Begin TASK INPUT

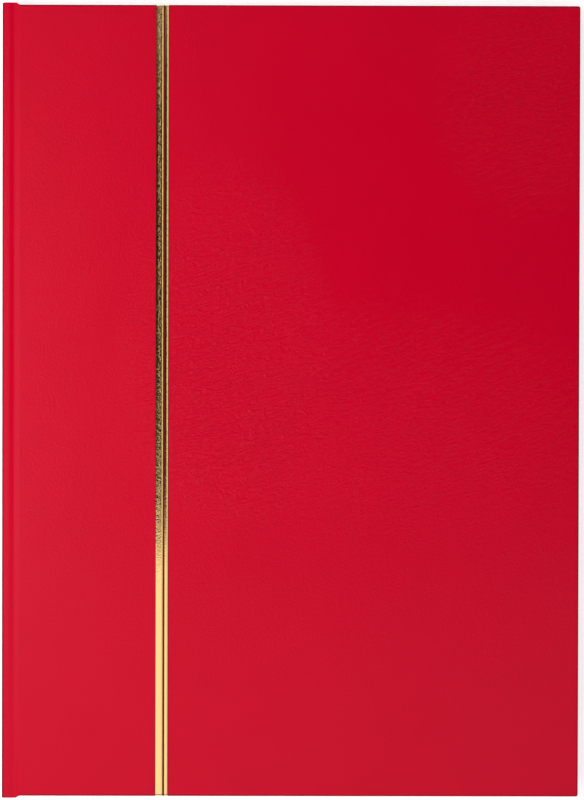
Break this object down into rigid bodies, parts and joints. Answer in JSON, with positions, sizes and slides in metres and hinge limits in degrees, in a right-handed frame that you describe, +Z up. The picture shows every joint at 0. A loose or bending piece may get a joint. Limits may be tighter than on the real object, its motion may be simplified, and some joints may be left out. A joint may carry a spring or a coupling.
{
  "type": "stamp stock album",
  "caption": "Hardback stock album for stamps: red leatherette case with two gold lines, black card leaves with clear strips, glassine sheets and cloth hinges.",
  "frame": {"origin": "on the table under the middle of the closed album, which lies on its back cover", "axes": "+Y towards the head of the pages, +Z up through the closed album to the front cover, -X towards the spine, +X towards the fore-edge"},
  "size_m": [0.224, 0.3086, 0.0157],
  "materials": {
    "red_leatherette": "crimson leatherette, very fine grain, semi-matte sheen",
    "greyboard": "raw grey bookbinding board",
    "endpaper": "heavy uncoated off-white endpaper",
    "black_card": "matte black page card",
    "clear_film": "clear glossy film",
    "glassine": "translucent glassine, slightly glossy",
    "hinge_linen": "black woven bookbinding linen",
    "mull": "starched open-weave spine cloth",
    "band_thread": "woven end band",
    "gold_foil": "hot-stamped gold foil, slightly crackled"
  },
  "bodies": {
    "back_cover": {"back_covering": "red_leatherette", "back_board": "greyboard", "back_pastedown": "endpaper"},
    "spine": {"spine_covering": "red_leatherette", "spine_board": "greyboard", "spine_lining": "mull", "head_band": "band_thread", "tail_band": "band_thread", "back_joint_cloth": "red_leatherette", "front_joint_cloth": "red_leatherette"},
    "front_cover": {"front_covering": "red_leatherette", "front_board": "greyboard", "front_pastedown": "endpaper", "wide_gold_band": "gold_foil", "thin_gold_line": "gold_foil"},
    "leaf_1": {"leaf_1_card": "black_card", "leaf_1_strips_recto": "clear_film", "leaf_1_strips_verso": "clear_film", "leaf_1_linen_hinge": "hinge_linen"},
    "leaf_2": {"leaf_2_card": "black_card", "leaf_2_strips_recto": "clear_film", "leaf_2_strips_verso": "clear_film", "leaf_2_linen_hinge": "hinge_linen"},
    "leaf_3": {"leaf_3_card": "black_card", "leaf_3_strips_recto": "clear_film", "leaf_3_strips_verso": "clear_film", "leaf_3_linen_hinge": "hinge_linen"},
    "leaf_4": {"leaf_4_card": "black_card", "leaf_4_strips_recto": "clear_film", "leaf_4_strips_verso": "clear_film", "leaf_4_linen_hinge": "hinge_linen"},
    "leaf_5": {"leaf_5_card": "black_card", "leaf_5_strips_recto": "clear_film", "leaf_5_strips_verso": "clear_film", "leaf_5_linen_hinge": "hinge_linen"},
    "leaf_6": {"leaf_6_card": "black_card", "leaf_6_strips_recto": "clear_film", "leaf_6_strips_verso": "clear_film", "leaf_6_linen_hinge": "hinge_linen"},
    "leaf_7": {"leaf_7_card": "black_card", "leaf_7_strips_recto": "clear_film", "leaf_7_strips_verso": "clear_film", "leaf_7_linen_hinge": "hinge_linen"},
    "leaf_8": {"leaf_8_card": "black_card", "leaf_8_strips_recto": "clear_film", "leaf_8_strips_verso": "clear_film", "leaf_8_linen_hinge": "hinge_linen"},
    "interleaf_1": {"interleaf_1": "glassine"},
    "interleaf_2": {"interleaf_2": "glassine"},
    "interleaf_3": {"interleaf_3": "glassine"},
    "interleaf_4": {"interleaf_4": "glassine"},
    "interleaf_5": {"interleaf_5": "glassine"},
    "interleaf_6": {"interleaf_6": "glassine"},
    "interleaf_7": {"interleaf_7": "glassine"},
    "front_flyleaf": {"front_flyleaf": "endpaper"},
    "back_flyleaf": {"back_flyleaf": "endpaper"}
  },
  "joints": [
    {"name": "back_joint", "type": "hinge", "parent": "back_cover", "child": "spine", "pos_m": [-0.111, 0, 0.001], "axis": [0, -1, 0], "range_deg": [0, 90], "deforming": ["back_joint_cloth"]},
    {"name": "front_joint", "type": "hinge", "parent": "spine", "child": "front_cover", "pos_m": [-0.111, 0, 0.01468], "axis": [0, -1, 0], "range_deg": [0, 90], "deforming": ["front_joint_cloth"]},
    {"name": "front_flyleaf_turn", "type": "hinge", "parent": "spine", "child": "front_flyleaf", "pos_m": [-0.1086, 0, 0.01228], "axis": [0, -1, 0], "range_deg": [0, 90]},
    {"name": "leaf_1_turn", "type": "hinge", "parent": "spine", "child": "leaf_1", "pos_m": [-0.10828, 0, 0.01196], "axis": [0, -1, 0], "range_deg": [0, 90], "deforming": ["leaf_1_linen_hinge"]},
    {"name": "interleaf_1_turn", "type": "hinge", "parent": "spine", "child": "interleaf_1", "pos_m": [-0.10796, 0, 0.01164], "axis": [0, -1, 0], "range_deg": [0, 90]},
    {"name": "leaf_2_turn", "type": "hinge", "parent": "spine", "child": "leaf_2", "pos_m": [-0.10764, 0, 0.01132], "axis": [0, -1, 0], "range_deg": [0, 90], "deforming": ["leaf_2_linen_hinge"]},
    {"name": "interleaf_2_turn", "type": "hinge", "parent": "spine", "child": "interleaf_2", "pos_m": [-0.10732, 0, 0.011], "axis": [0, -1, 0], "range_deg": [0, 90]},
    {"name": "leaf_3_turn", "type": "hinge", "parent": "spine", "child": "leaf_3", "pos_m": [-0.107, 0, 0.01068], "axis": [0, -1, 0], "range_deg": [0, 90], "deforming": ["leaf_3_linen_hinge"]},
    {"name": "interleaf_3_turn", "type": "hinge", "parent": "spine", "child": "interleaf_3", "pos_m": [-0.10668, 0, 0.01036], "axis": [0, -1, 0], "range_deg": [0, 90]},
    {"name": "leaf_4_turn", "type": "hinge", "parent": "spine", "child": "leaf_4", "pos_m": [-0.10636, 0, 0.01004], "axis": [0, -1, 0], "range_deg": [0, 90], "deforming": ["leaf_4_linen_hinge"]},
    {"name": "interleaf_4_turn", "type": "hinge", "parent": "spine", "child": "interleaf_4", "pos_m": [-0.10604, 0, 0.00972], "axis": [0, -1, 0], "range_deg": [0, 90]},
    {"name": "back_flyleaf_turn", "type": "hinge", "parent": "spine", "child": "back_flyleaf", "pos_m": [-0.1086, 0, 0.0034], "axis": [0, 1, 0], "range_deg": [0, 90]},
    {"name": "leaf_8_turn", "type": "hinge", "parent": "spine", "child": "leaf_8", "pos_m": [-0.10828, 0, 0.00372], "axis": [0, 1, 0], "range_deg": [0, 90], "deforming": ["leaf_8_linen_hinge"]},
    {"name": "interleaf_7_turn", "type": "hinge", "parent": "spine", "child": "interleaf_7", "pos_m": [-0.10796, 0, 0.00404], "axis": [0, 1, 0], "range_deg": [0, 90]},
    {"name": "leaf_7_turn", "type": "hinge", "parent": "spine", "child": "leaf_7", "pos_m": [-0.10764, 0, 0.00436], "axis": [0, 1, 0], "range_deg": [0, 90], "deforming": ["leaf_7_linen_hinge"]},
    {"name": "interleaf_6_turn", "type": "hinge", "parent": "spine", "child": "interleaf_6", "pos_m": [-0.10732, 0, 0.00468], "axis": [0, 1, 0], "range_deg": [0, 90]},
    {"name": "leaf_6_turn", "type": "hinge", "parent": "spine", "child": "leaf_6", "pos_m": [-0.107, 0, 0.005], "axis": [0, 1, 0], "range_deg": [0, 90], "deforming": ["leaf_6_linen_hinge"]},
    {"name": "interleaf_5_turn", "type": "hinge", "parent": "spine", "child": "interleaf_5", "pos_m": [-0.10668, 0, 0.00532], "axis": [0, 1, 0], "range_deg": [0, 90]},
    {"name": "leaf_5_turn", "type": "hinge", "parent": "spine", "child": "leaf_5", "pos_m": [-0.10636, 0, 0.00564], "axis": [0, 1, 0], "range_deg": [0, 90], "deforming": ["leaf_5_linen_hinge"]}
  ],
  "couplings": [
    {"joint": "front_flyleaf_turn", "follows": "front_joint", "ratio": 0.999},
    {"joint": "leaf_1_turn", "follows": "front_joint", "ratio": 0.9977},
    {"joint": "interleaf_1_turn", "follows": "front_joint", "ratio": 0.9964},
    {"joint": "leaf_2_turn", "follows": "front_joint", "ratio": 0.9951},
    {"joint": "interleaf_2_turn", "follows": "front_joint", "ratio": 0.9938},
    {"joint": "leaf_3_turn", "follows": "front_joint", "ratio": 0.9925},
    {"joint": "interleaf_3_turn", "follows": "front_joint", "ratio": 0.9912},
    {"joint": "leaf_4_turn", "follows": "front_joint", "ratio": 0.9899},
    {"joint": "interleaf_4_turn", "follows": "front_joint", "ratio": 0.9886},
    {"joint": "back_flyleaf_turn", "follows": "back_joint", "ratio": 0.999},
    {"joint": "leaf_8_turn", "follows": "back_joint", "ratio": 0.9977},
    {"joint": "interleaf_7_turn", "follows": "back_joint", "ratio": 0.9964},
    {"joint": "leaf_7_turn", "follows": "back_joint", "ratio": 0.9951},
    {"joint": "interleaf_6_turn", "follows": "back_joint", "ratio": 0.9938},
    {"joint": "leaf_6_turn", "follows": "back_joint", "ratio": 0.9925},
    {"joint": "interleaf_5_turn", "follows": "back_joint", "ratio": 0.9912},
    {"joint": "leaf_5_turn", "follows": "back_joint", "ratio": 0.9899}
  ]
}
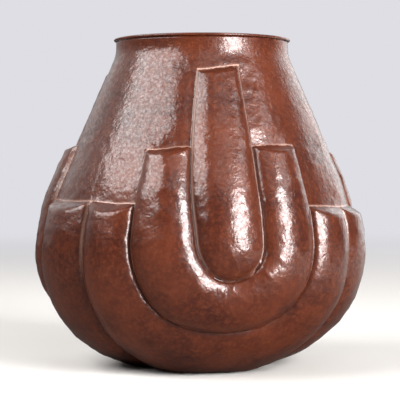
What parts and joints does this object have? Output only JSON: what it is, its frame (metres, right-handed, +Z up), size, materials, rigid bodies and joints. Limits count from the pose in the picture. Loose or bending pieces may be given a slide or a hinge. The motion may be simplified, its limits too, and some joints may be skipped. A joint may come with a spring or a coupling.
{
  "type": "hammered copper pot",
  "caption": "Open hammered metal pot: a low round belly with raised nested U-shaped lobes, a straight cone narrowing to a short collar, and a thin round bead at the lip.",
  "frame": {"origin": "centre of the foot, on the plane that the pot stands on", "axes": "+Z up along the pot's axis to the mouth; -Y towards the middle of one group of lobes; +X to that group's right"},
  "size_m": [0.179, 0.1781, 0.178],
  "materials": {
    "hammered_copper": "raised and planished copper, red-brown heat patina, waxed and glossy",
    "lip_copper": "copper wire, brown patina rubbed lighter along the top"
  },
  "bodies": {
    "root": {"pot_body": "hammered_copper", "lip_wire": "lip_copper"}
  },
  "joints": []
}
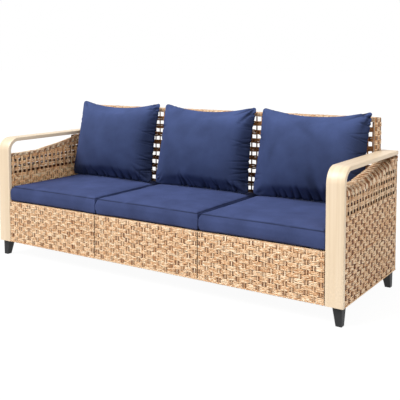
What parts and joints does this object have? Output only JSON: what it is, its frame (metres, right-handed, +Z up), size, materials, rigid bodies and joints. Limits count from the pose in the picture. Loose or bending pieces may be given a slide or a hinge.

End TASK INPUT

-- AIM --
Establish how many lines of the material above hold the word "right". Nothing but the count should be returned.

-- FINAL RESULT --
4